Collinson was also a painter and in 1944, after completing school, studied art at the Central Technical College in Brisbane and in 1945 at the Julian Ashton Art School in Sydney. In December 1945 he returned to Brisbane where he established the Miya Studio alongside other young artists which sought to break away from the conservative Royal Queensland Art Society. He was contemptuous of that society and said of it:

Queensland art today is practically sterile. Year after year the same pretty still-life's, the same pretty landscapes, the same pretty figure studies are disgorged in their hundreds... It would seem that the discoveries and re-discoveries in art over the past fifty years, the wars, the revolutions, the terrible events that have taken place in that time, have made little or no impression on our local painters: they are working with their eyes closed
— Laurence Collison

The group which formed the Miya Studio cultivated a loosely expressionistic style, which was reflected in Collinson's own, and they formed close associations with notable artists Sidney Nolan and Charles Blackman.

Along with painting Collinson continue to write plays and, during this period, many of these were performed at the Brisbane New Theatre which was communist led and had strong links with the Miya Studio.
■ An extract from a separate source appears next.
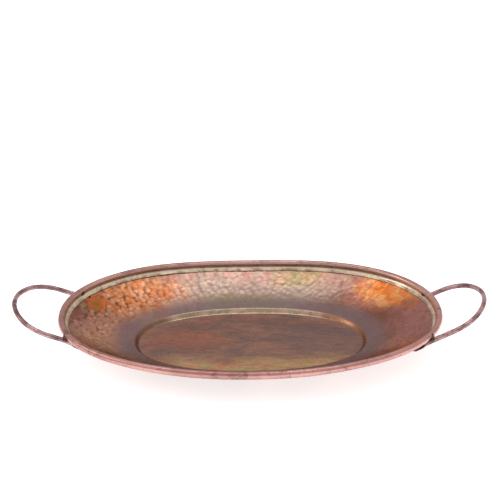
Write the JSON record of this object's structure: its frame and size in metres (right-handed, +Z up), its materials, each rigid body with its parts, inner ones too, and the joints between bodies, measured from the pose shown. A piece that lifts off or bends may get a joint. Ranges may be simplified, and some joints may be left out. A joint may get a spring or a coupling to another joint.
{
  "type": "hammered copper serving tray",
  "caption": "Wide oval serving tray of hammered copper sheet, with a flat sunk well, a curved wall, a rolled and hemmed edge, and raised loop handles brazed under the edge.",
  "frame": {"origin": "centre of the flat underside of the well, on the surface that the tray rests on", "axes": "+X along the long axis, from the left handle to the right one; +Y across, away from the front; +Z up, out of the bowl"},
  "size_m": [0.7543, 0.372, 0.0947],
  "materials": {
    "pan_copper": "hammered copper sheet with a rose, orange and brown heat patina, semi-polished",
    "rod_copper": "hand-forged copper bar, rose patina, satin",
    "wire_steel": "plain drawn wire, dull",
    "braze": "dark, heat-stained braze"
  },
  "bodies": {
    "root": {"tray_pan": "pan_copper", "rim_wire": "wire_steel", "left_handle": "rod_copper", "right_handle": "rod_copper", "left_back_rim_braze": "braze", "left_back_foot_braze": "braze", "left_front_rim_braze": "braze", "left_front_foot_braze": "braze", "right_back_rim_braze": "braze", "right_back_foot_braze": "braze", "right_front_rim_braze": "braze", "right_front_foot_braze": "braze"}
  },
  "joints": []
}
These plays included Friday Night at the Schrammers (1948) and No Sugar for George (1949). In 1949 the Miya Studio was reconfigured, alongside the New Theatre, to become the New Theatre Club Artists Group.

Perhaps because of this merger in 1950 Collinson moved to Melbourne where, on 3 January 1955, he married Ray Green who worked as a stenographer and, at an unknown later date, they divorced. In 1955 he also received a secondary teaching diploma from Mercer House and from 1955 to 1961 taught mathematics and English in various Melbourne secondary schools until in 1956 he began working for the publications department of the Victorian Education Department. As a part of this role he was the editor of The Educational Magazine which was published by them.

In 1957 he published The Moods of Love, a book of poetry and in 1961 won an award for his play The Zelda Trio.

In 1964, he returned to England where he hoped to make his living as a writer and this was a prolific period for him and he produced a number of works including Who is Wheeling Grandma? (poetry book, 1967), The Lion Who Ran Away (children's book, 1967) and The Lion Who Ran Away (novel, 1973). Additionally, his play Thinking Straight (1975) was first performed at the Gay Sweatshop in February 1975, which he had been a founding member of, and it was subsequently picked up by Inter-Action. At Inter-Action it was selected as a part of their Homosexual Acts season, where it opened on 10 March 1975, at the Almost Free Theatre. Despite this success he still had to maintain paid work and was a sub-editor for a magazine publisher.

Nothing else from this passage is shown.